Stored data entries:

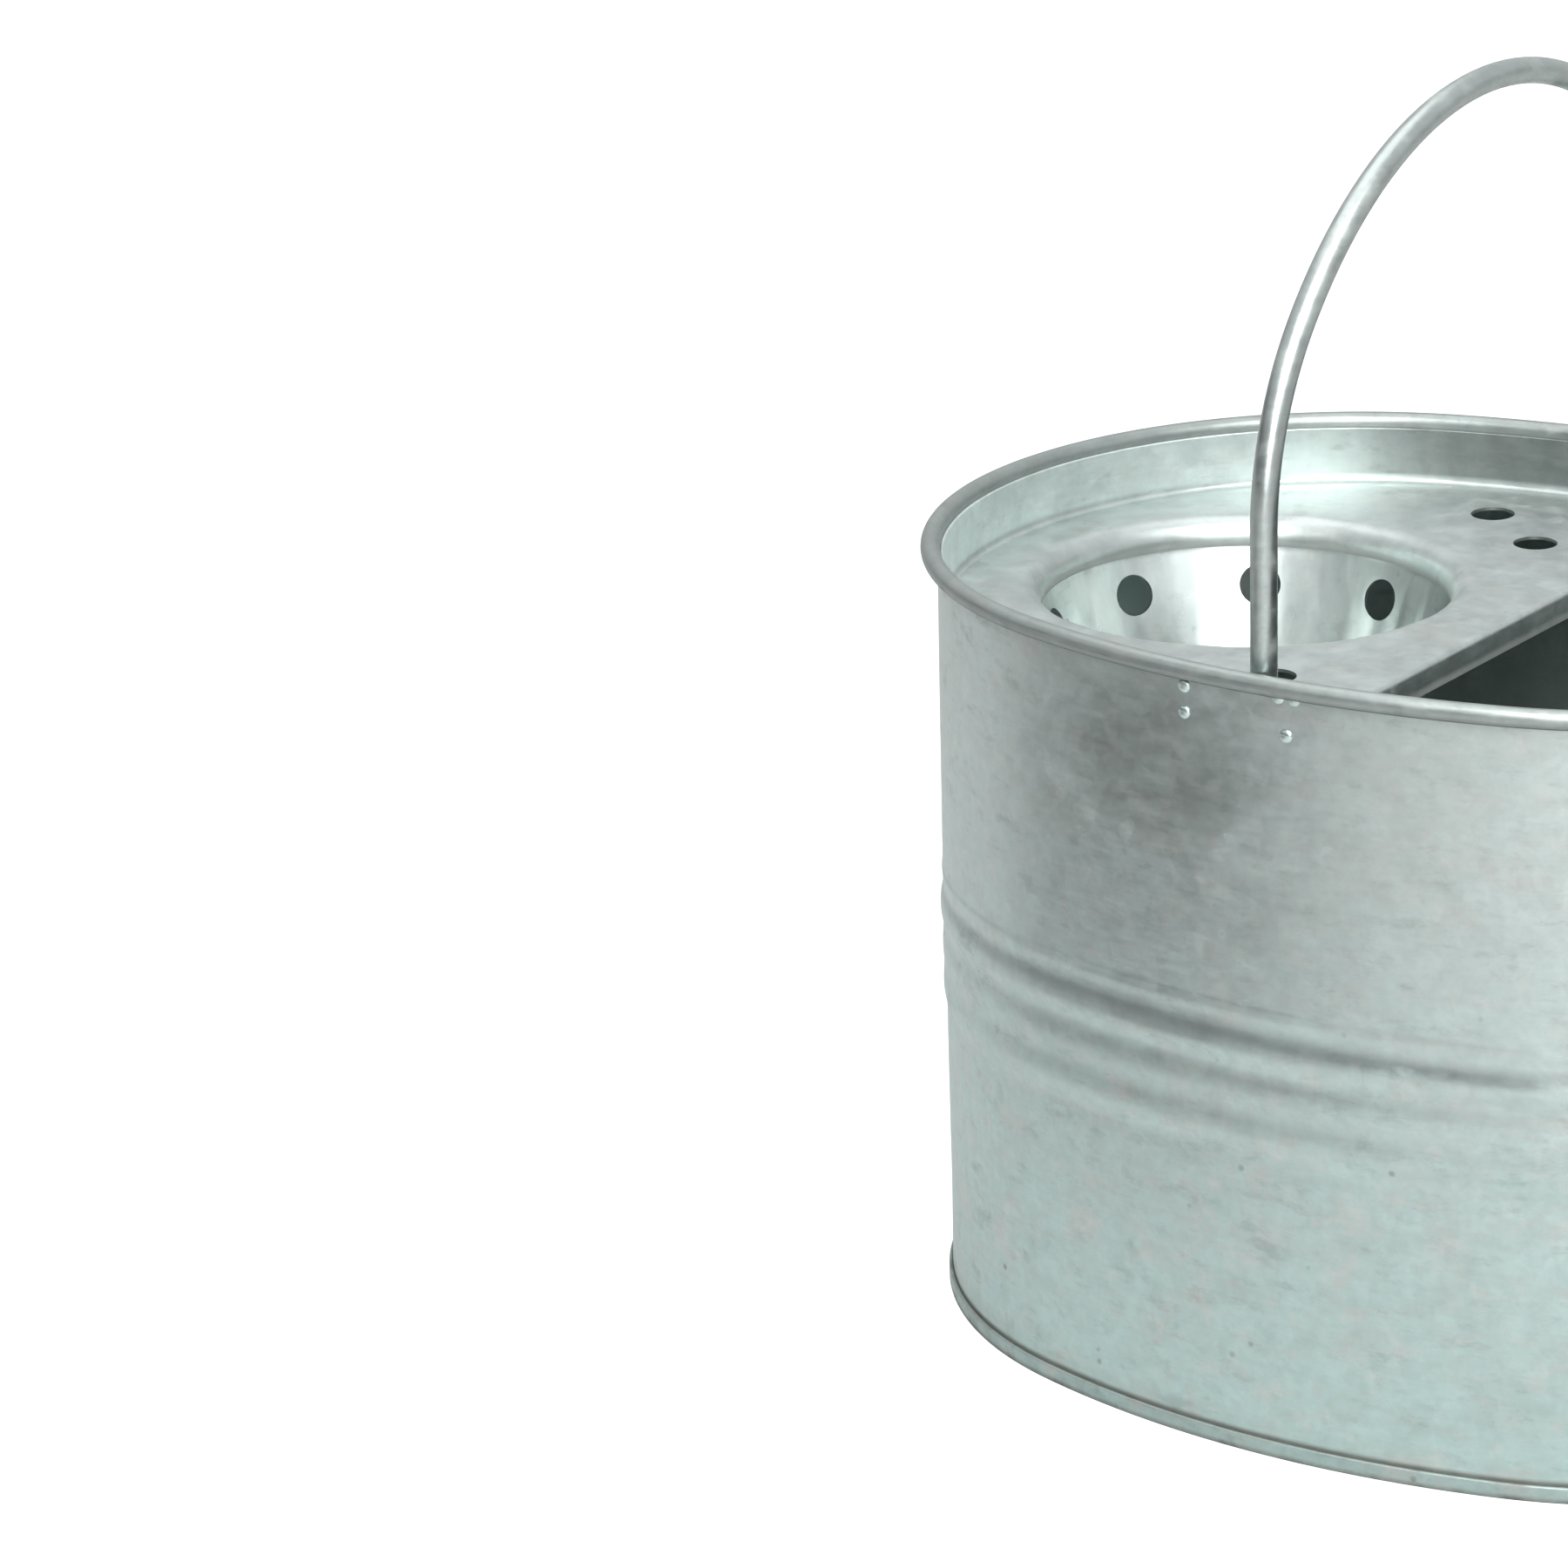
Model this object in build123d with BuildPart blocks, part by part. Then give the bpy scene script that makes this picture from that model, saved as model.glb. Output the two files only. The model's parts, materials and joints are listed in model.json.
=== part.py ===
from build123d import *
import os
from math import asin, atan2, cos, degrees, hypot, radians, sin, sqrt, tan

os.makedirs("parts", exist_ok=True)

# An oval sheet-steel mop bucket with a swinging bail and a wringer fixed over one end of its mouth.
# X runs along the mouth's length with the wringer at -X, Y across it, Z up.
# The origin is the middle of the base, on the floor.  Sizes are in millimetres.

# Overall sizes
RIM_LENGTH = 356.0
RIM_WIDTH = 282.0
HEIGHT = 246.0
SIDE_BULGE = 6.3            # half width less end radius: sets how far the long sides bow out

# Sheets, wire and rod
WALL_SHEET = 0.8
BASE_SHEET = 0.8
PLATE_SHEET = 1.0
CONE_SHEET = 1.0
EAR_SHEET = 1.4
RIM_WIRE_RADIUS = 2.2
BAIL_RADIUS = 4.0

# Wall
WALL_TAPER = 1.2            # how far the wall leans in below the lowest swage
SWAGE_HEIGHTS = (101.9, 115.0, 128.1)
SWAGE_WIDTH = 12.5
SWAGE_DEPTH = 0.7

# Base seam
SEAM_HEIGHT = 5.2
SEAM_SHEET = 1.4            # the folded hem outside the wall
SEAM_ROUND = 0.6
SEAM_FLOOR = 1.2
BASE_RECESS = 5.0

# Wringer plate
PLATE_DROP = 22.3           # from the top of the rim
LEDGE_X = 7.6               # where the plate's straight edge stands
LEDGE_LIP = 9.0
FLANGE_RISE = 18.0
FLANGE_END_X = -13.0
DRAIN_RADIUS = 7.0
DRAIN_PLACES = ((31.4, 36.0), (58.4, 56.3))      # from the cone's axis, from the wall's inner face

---

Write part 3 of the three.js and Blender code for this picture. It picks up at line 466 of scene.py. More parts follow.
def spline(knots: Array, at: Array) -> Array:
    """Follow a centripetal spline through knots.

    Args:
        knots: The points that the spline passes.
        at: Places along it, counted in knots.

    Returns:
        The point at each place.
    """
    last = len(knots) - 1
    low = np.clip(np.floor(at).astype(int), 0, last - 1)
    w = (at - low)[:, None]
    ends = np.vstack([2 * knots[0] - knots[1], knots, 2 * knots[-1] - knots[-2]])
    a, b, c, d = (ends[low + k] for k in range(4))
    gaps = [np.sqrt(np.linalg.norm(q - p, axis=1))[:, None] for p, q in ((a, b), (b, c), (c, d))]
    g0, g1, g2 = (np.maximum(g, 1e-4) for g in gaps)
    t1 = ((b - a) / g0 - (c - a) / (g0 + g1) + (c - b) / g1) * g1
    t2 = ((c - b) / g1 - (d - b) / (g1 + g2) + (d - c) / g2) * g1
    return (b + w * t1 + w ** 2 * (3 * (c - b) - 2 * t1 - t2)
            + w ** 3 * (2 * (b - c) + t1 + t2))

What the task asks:
Give back, word for word, each line from the one containing "Write part 3" down to the one containing "at: Places along", including those two lines.

Solution for this problem:
Write part 3 of the three.js and Blender code for this picture. It picks up at line 466 of scene.py. More parts follow.
def spline(knots: Array, at: Array) -> Array:
    """Follow a centripetal spline through knots.

    Args:
        knots: The points that the spline passes.
        at: Places along it, counted in knots.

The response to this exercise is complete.